In 2018, he and I organized a symposium called Dwell In Other Futures, focusing on different communities’ ideas about the future of the city. Gavin was able to find the widest range of artist communities from St. Louis, including the more D.I.Y. North St. Louis art scene. So there are definitely other things going on besides the MFA-driven, professional art scene that I’m a part of.
NW: Your work often focuses on patterns of decline and gentrification and the sharp contrasts that can exist in the physical infrastructure of cities. Has St. Louis influenced the subject matter of your work?
TP: The decline of St. Louis definitely fits into the things I’m interested in regarding the subject matter of my work. There’s also the weird phenomenon that’s going on in every city where there’s a weird amount of development and property value inflation happening at the same time. But St. Louis isn’t growing in population, so that seems very strange to me.
In each series of work I’ve done, I’ve tried to come up with a strategy for getting input from people in the city that I’m focusing on. I’ve made bodies of work about Las Vegas, Nevada; San Bernardino, California; Camden, New Jersey; and Philadelphia.
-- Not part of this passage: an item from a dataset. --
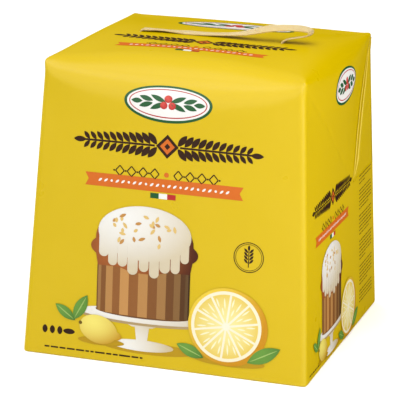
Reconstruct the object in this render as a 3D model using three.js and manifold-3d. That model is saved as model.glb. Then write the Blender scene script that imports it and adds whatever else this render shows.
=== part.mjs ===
// A closed paperboard gift carton for a large sweet loaf, with a woven tape handle.
// The carton is one folded blank: a tapered square box whose front and sides roll softly
// over into a crowned top. A long dart on each side takes up the spare board of the top,
// and its outer layer stands proud of the panel. The tape comes up through two slits.
// Millimetres, +Z up, front towards -Y, origin at the middle of the base.

import * as THREE from 'three';
import { mergeVertices } from 'three/addons/utils/BufferGeometryUtils.js';
import Module from 'manifold-3d';

// Driving dimensions of the carton
const baseWidth = 205;          // across the front at the table
const baseDepth = 205;
const topWidth = 182.5;         // between the top corners
const topDepth = 187.5;
const cornerHeight = 207;       // top corners above the table
const edgeBow = 0.8;            // the top edges rise this much at mid length
const crown = 6;                // rise of the top panel above its edges
const panelBulge = 1.4;         // outward bulge of the four walls

// Bends between panels: distance from the edge where the bend starts
const frontRoll = 30;           // front wall to top, at mid width
const sideRoll = 26;            // side walls to top, at mid depth
const cornerCrease = 2.6;       // upright creases
const backCrease = 2;           // back wall to top
const baseCrease = 1.6;         // walls to base
const creaseEnd = 1.5;          // where a roll dies out in a corner
const frontSwell = 0.08;        // how far a roll swells outwards, as a share of its width
const sideSwell = 0.237;
const swellReach = 1.6;         // and how far from the edge, as a share of its width

// Side darts
const dartFoot = { y: 30.5, z: 111 };   // where the dart runs out on the side panel
const dartHead = { y: 88.5, z: 202.5 };  // just below the top back corner
const outerLayer = 1.9;         // outer layer above the panel in front of it
const innerLayer = 0.8;         // second layer that peeps out from under it
const innerReach = 2.2;         // how far it peeps out
const dartDip = 0.8;            // hollow of the panel along the dart
const dartDipWidth = 36;
const wedgeRoot = 4;            // how deep each layer is rooted in the carton
const layerRim = 0.4;           // least step at the foot of the dart and at the back crease
const layerStep = 0.15;         // lean of the outer layer's cut edge

// Base flaps
const flapEdgeY = 36;           // free edge of the outer base flap
const flapStep = 0.6;           // board thickness between the two flaps
const flapBorder = 7;

// Handle tape
const tapeWidth = 10;
const tapeThickness = 1;
const slitX = 52;               // each slit from the middle
const slitY = -4;
const slitGap = 0.4;            // clearance round the tape
const slitDepth = 7;
const tapeGrip = 5;             // tape below the top panel

const yellowBoard = new THREE.MeshStandardMaterial({ color: 0xe6c32e, roughness: 0.42, metalness: 0 });
const creamTape = new THREE.MeshStandardMaterial({ color: 0xf2dda4, roughness: 0.8, metalness: 0 });

const wasm = await Module();
wasm.setup();

// A box of unit size whose points are carried to their places by a function
function bentBox(stepsX, stepsY, stepsZ, place) {
  const geometry = new THREE.BoxGeometry(2, 2, 2, stepsX, stepsY, stepsZ);
  geometry.deleteAttribute('normal');
  geometry.deleteAttribute('uv');
  const welded = mergeVertices(geometry);
  const position = welded.getAttribute('position');
  const point = new THREE.Vector3();
  for (let i = 0; i < position.count; i++) {
    point.fromBufferAttribute(position, i);
    point.copy(place(point.x, point.y, point.z));
    position.setXYZ(i, point.x, point.y, point.z);
  }
  return welded;
}

function toSolid(geometry) {
  const vertProperties = new Float32Array(geometry.getAttribute('position').array);
  const triVerts = new Uint32Array(geometry.getIndex().array);
  return new wasm.Manifold(new wasm.Mesh({ numProp: 3, vertProperties, triVerts }));
}

function toGeometry(solid) {
  const { vertProperties, triVerts } = solid.getMesh();
  const geometry = new THREE.BufferGeometry();
  geometry.setAttribute('position', new THREE.BufferAttribute(new Float32Array(vertProperties), 3));
  geometry.setIndex(new THREE.BufferAttribute(new Uint32Array(triVerts), 1));
  return geometry;
}

const lerp = THREE.MathUtils.lerp;
const clamp = THREE.MathUtils.clamp;
const halfWidthAt = (z) => lerp(baseWidth, topWidth, z / cornerHeight) / 2;
const halfDepthAt = (z) => lerp(baseDepth, topDepth, z / cornerHeight) / 2;

// A roll is widest at mid length and dies out at both corners
const rollAt = (widest, along) => creaseEnd + (widest - creaseEnd) * Math.sqrt(Math.max(0, 1 - along * along));

// The crown runs out level at the rolls and falls evenly to the back crease
function crownAt(u, v) {
  const along = v < 0 ? (1 - v ** 6) ** 2 : 1 - v * v;
  return crown * Math.max(0, 1 - Math.abs(u) ** 3) ** 1.5 * along;
}

// How far a point is pulled off a sharp edge when the bend starts `start` away from it
function pull(start, away) {
  const inside = Math.max(0, start - away);
  return (inside * inside) / (4 * start);
}

const swell = (share, start, away) => share * start * Math.exp(-((away / (swellReach * start)) ** 2));

// The outline of the side rolls, inwards at the edge and swollen on both sides of it
function sideBend(v, away) {
  const start = creaseEnd + (sideRoll - creaseEnd) * (1 - v * v);
  return pull(start, away) - swell(sideSwell, start, away);
}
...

I wanted to do a new series of work about St Louis, but I relocated here immediately after the Ferguson shooting and people were very sensitive to media depictions. I realized very quickly that my talking about St. Louis and still being an outsider was going to be uncomfortable. So even though I came to St. Louis wanting to interview people and make work incorporating their ideas about the city, I’ve held off on that. Since I’ve been in St. Louis, I actually haven’t been making work about any specific city, but more like the idea of the American city.